Synergistic roles of lung autoantibodies, donor nonclassical monocytes and recipient classical monocytes in mediating primary graft dysfunction

PROJECT 1 SUMMARY Primary graft dysfunction (PGD) affects over 50% of recipients within the first 24-72 hours after lung transplantation. PGD is the dominant risk for post-operative mortality, transplant-associated multi-organ dysfunction, and chronic lung allograft rejection. We found that 30% of patients with chronic end-stage disease

develop autoantibodies against lung-restricted self-antigens, collagen type V and k-alpha 1 tubulin. The presence of LRA in lung transplant recipients was strongly associated with the development of PGD and CLAD. Using a murine model of lung transplantation, we showed that recipient mice harboring LRA have complement activation,

neutrophil recruitment, a lower PaO2/FIO2 and worsened lung injury, all clinical hallmarks of PGD. Our published and preliminary data suggest important interactions between LRA, donor derived NCM and recipient derived CM in determining the severity of lung injury after lung transplantation. We found that LRA bind Fc receptors on donor

derived NCM to promote their retention in the allograft and activation.
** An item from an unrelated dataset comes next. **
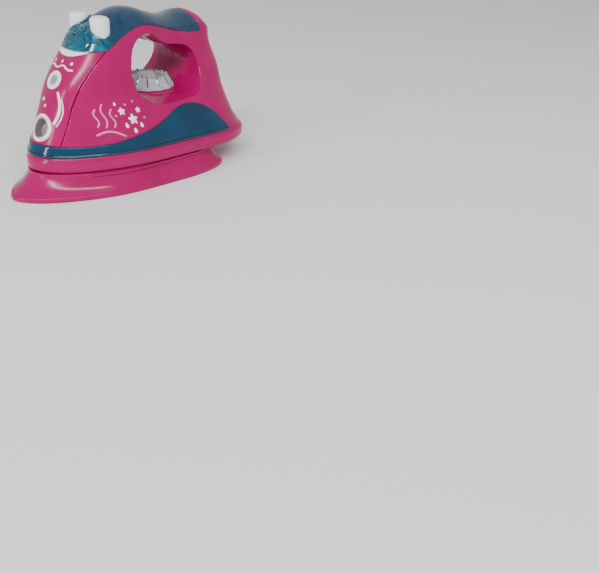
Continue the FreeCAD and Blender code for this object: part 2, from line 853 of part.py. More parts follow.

This enhances the recruitment of CM to the allograft which release IL-1β and matrix metalloproteinase-8 (MMP8), liberating sequestered and immune privileged self-antigens and exposing their immunogenic epitopes, enabling the extravasated LRA to form

immune complexes. The resulting immune complexes activate complement to exacerbate lung injury in the first 24 hours after lung transplantation. Further preliminary data suggest LRA immune complexes activate donor derived NCM to release CXCL2 and promote neutrophil recruitment via a pathway that requires Src, PI3K and

BTK, but is independent of the TLR2/4/MyD88 activated by DAMPs. This results in delayed lung injury 48 to 72 hours after transplant. We will test the hypothesis that pre-existing LRA interact with donor derived NCM and recipient CM to worsen PGD via complement dependent and independent pathways in two interrelated aims:

Aim 1. To determine the mechanisms through which LRA activate NCM to worsen PGD. Aim 2. To determine the role of IL-1β and MMP-8 released from recipient CM in the cleavage of sequestered self-antigens and their binding to LRA. In collaboration Project 2, we will examine the role of acid aspiration in the formation of de novo LRA and epitope

spreading, in collaboration with Project 3, we will determine whether LRA enhance the recruitment or retention of profibrotic monocyte derived alveolar macrophages. In collaboration with Project 4, we will determine whether worsening of PGD induced by LRA drive mitochondrial dysfunction in the epithelium to induce pathologic ISR

activation that prevents repair. These studies will provide insights into the mechanisms by which LRA worsen PGD and link them to clinically applicable strategies that can be rapidly translated to the care of patients requiring lung transplantation.